Comment by The Elephant's Child

Can Gibson deduct the $50,000 as a charitable contribution for tax purposes?

Comment by Lisa

Not very impressive, Child. Anybody who works with environmental NGOs is familiar with the National Wildlife Federation. It is pactically a household name. I have never heard of the National Wildlife Foundation, and I find no web site for it. So the mistake (assuming it is one: I concede that I could be wrong) appears to be pretty glaring. It would be like calling the National Geographic the National PresidentGeologic.

I ask a friendly, not an arrogant or critical question, suggesting that the reference to a NW Foundation was probably an error. Honestly, I expected your response would be “Oops; thanks, I’ve corrected it.” Instead, first you get snippy and then you accuse me of nitpicking.

This from somebody who is critical of almost any mistake made by environmentalists.

That other web sites have repeated the error should come as no surprise. That is the nature of journalism and blogging these days. When a writer does not even get the name of a major protagonist in his or her story, one has to wonder about the veracity of other facts.
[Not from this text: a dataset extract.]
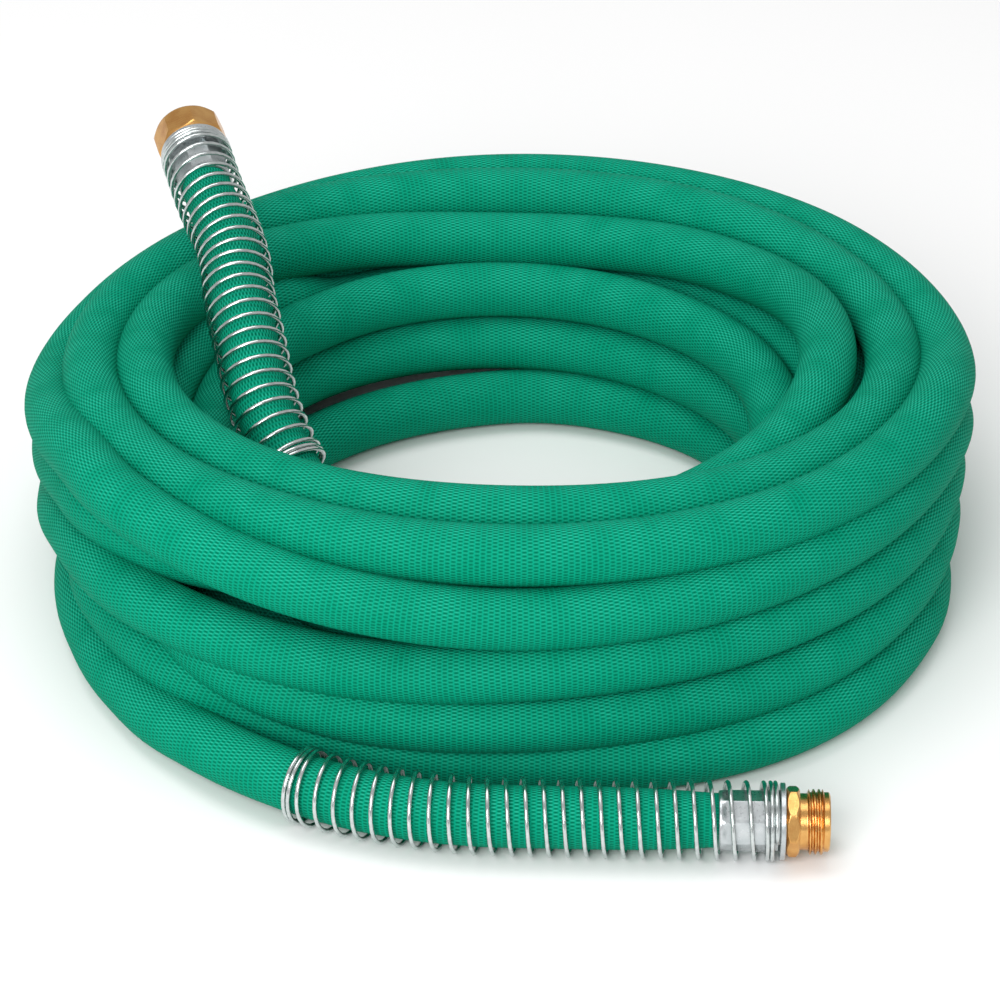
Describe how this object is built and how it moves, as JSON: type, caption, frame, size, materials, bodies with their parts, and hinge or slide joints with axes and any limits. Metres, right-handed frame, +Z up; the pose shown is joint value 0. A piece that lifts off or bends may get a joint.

Comment by Subsidy Eye from Lisa Halpin’s comment to the same post. I didn’t even have to Google it, which you could have done. Not the National Wildlife Foundation, the National Fish and Wildlife Foundation. You didn’t read carefully, but leaped to conclusions.

Comment by The Elephant's Child

Yup, haste makes waste. Sorry about that, and thanks for setting me straight. Somehow I read it as “National Wildlife Foundation”. Twice. And googled that name (not NFWF). Never heard of the “National Fish and Wildlife Foundation”, but clearly it exists.

Comment by Subsidy Eye

Good one, Lisa, and thanks for the link.